В “Табу”, само собой, можно видеть экзистенциалистов, хотя Жан-Поль Сартр и Симона де Бовуар показываются достаточно редко. Зато там частенько встречали Альбера Камю с его командой из “Комба”, Жана Кокто с Жаном Маре, сыновей Клода Мориака, Орсона Уэллса, Марселя Ашара <…>. Так что теперь считается “хорошим тоном” туда захаживать, хотя вы и рискуете, выходя, получить на голову содержимое помойного ведра. (Из статьи в одной газете 1947 года, подписанной Раймоном Янкером.)

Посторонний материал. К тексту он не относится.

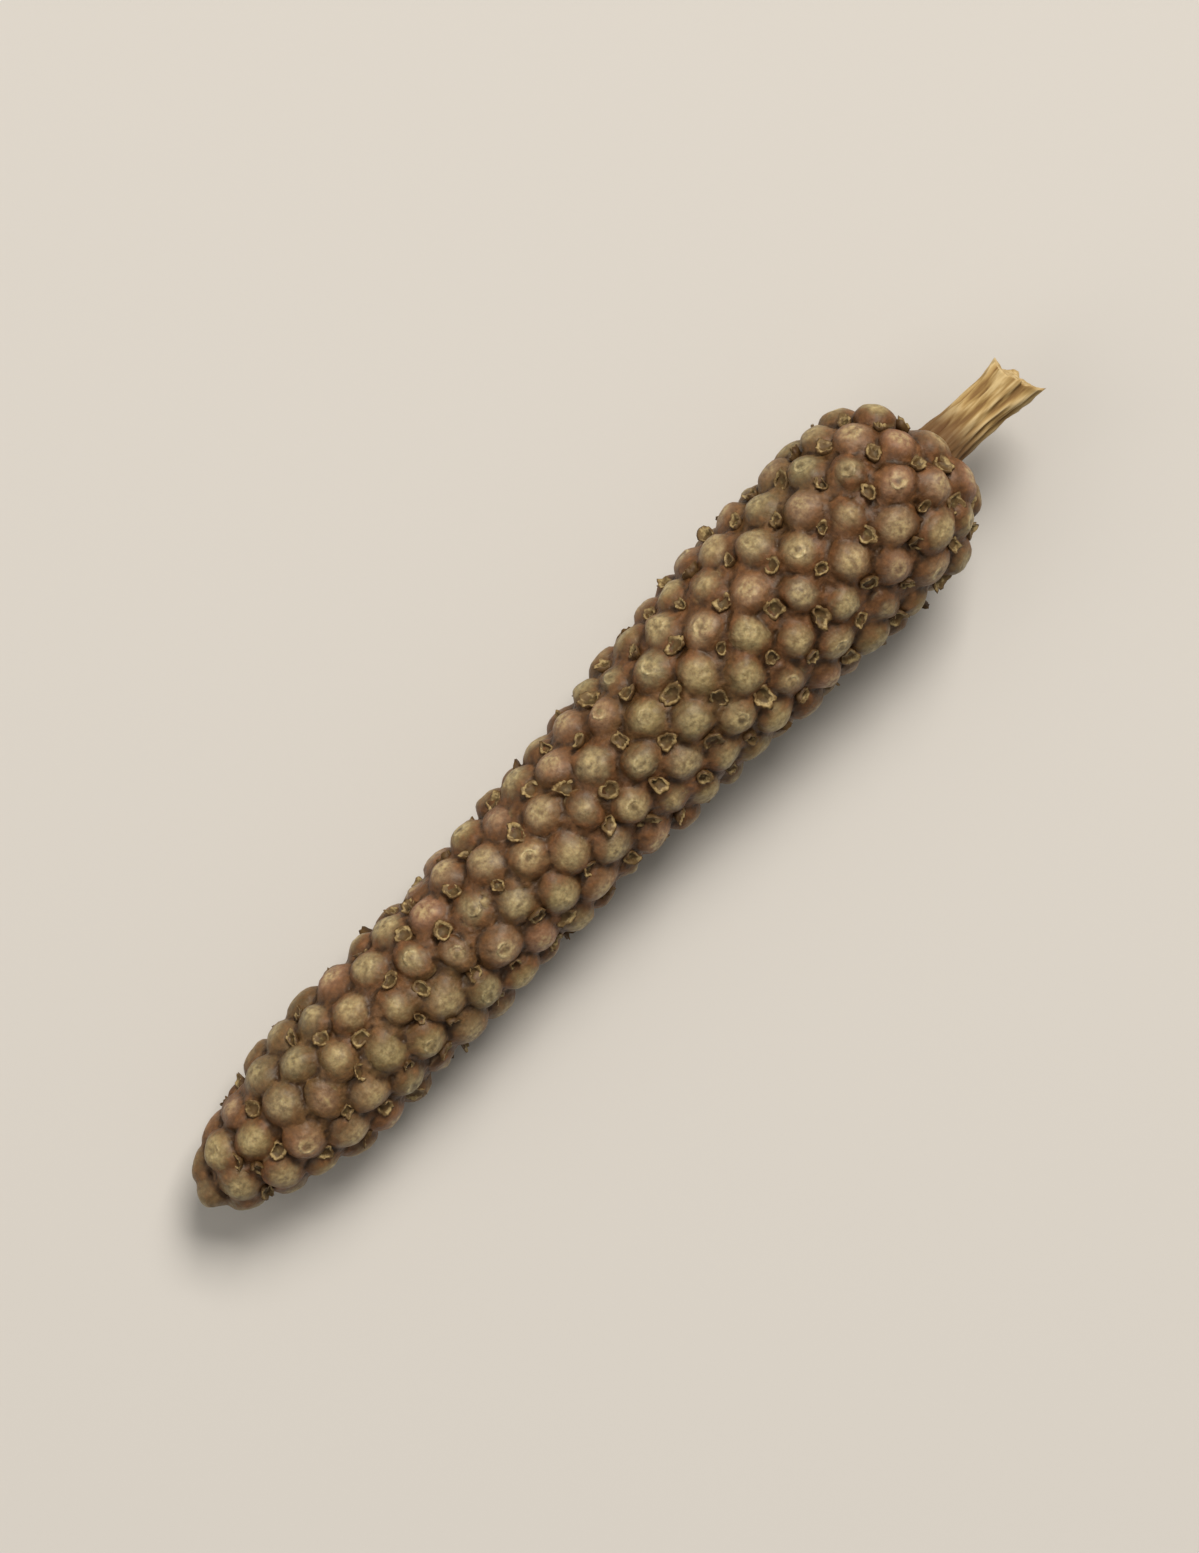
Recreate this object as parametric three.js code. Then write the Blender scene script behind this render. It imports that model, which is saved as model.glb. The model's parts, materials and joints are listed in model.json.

Жизнь в “Табу” начиналась вечером и затихала ранним утром, когда открывалось метро. С наступлением сумерек сюда стекалась молодежь со всего Парижа. Здесь вершились судьбы, рождалась мода. Шестнадцати — двадцатилетние “подвальные крысы” копировали тех, кто стоял у истоков сен-жерменского стиля. Для мужчин стали модными американские клетчатые рубашки, часто на шнуровке, если не хватало пуговиц; носки в яркую полоску и кеды — пожертвования американцев. У Виана молодежь “заимствовала” вельветовую куртку и галстук-бабочку; у художника Ива Корбассьера и режиссера Александра Астрюка — кудрявую нечесаную шевелюру, а у Майора — “английский стиль”. Для женщин роковым сделался образ Жюльет Греко: облегающий черный свитер, черные брюки, сандалии на босу ногу, длинные прямые волосы и оттененные усталыми кругами миндалевидные глаза, не тронутые косметикой. Еще одна деталь: “Поскольку у экзистенциалиста нет стола, то свою настольную книгу он постоянно носит под мышкой: это “Я приду плюнуть на ваши могилы” Салливена”. (Б. Виан. “Учебник по Сен-Жермен-де-Пре”). Газета “Франс диманш” расценивала “подвальных крыс” как последователей направления “зазу” и называла их “bobby-soxers”, подчеркивая, что это название непереводимо на французский.

В 1949-м в “Табу” побывали два советских журналиста, Г. Петров и В. Полторацкий. Какова была их реакция, можно себе представить. Вот что пишет по этому поводу “Самди суар” от 15 января:

Они посетили Сен-Жермен-де-Пре, самый невинный квартал Парижа, по мнению Изидора Изу, но увидели в нем злачное место. “Табу” их просто шокировал.

Вы встретите там, — пишут они (в “Литературной газете”. — М. А.) — девиц в штанах и клошаров в рубахе, зато без штанов. Это нищая молодежь. Она живет в грязи и разврате и клянчит, чтобы вы угостили ее выпивкой. Это молодежь парижского дна: диковинная плесень ненависти, зависти, глупости и самой вульгарной распущенности. Таково лицо экзистенциалистов. Таково их кредо. <…> Суть литературных произведений и сам стиль экзистенциалистов, пишут они, полностью выражен в клеветнической пьесе Сартра “Грязные руки” и книге Бориса Виана “Я приду плюнуть на ваши могилы”, представляющей собой самую гнусную и извращенную порнографию.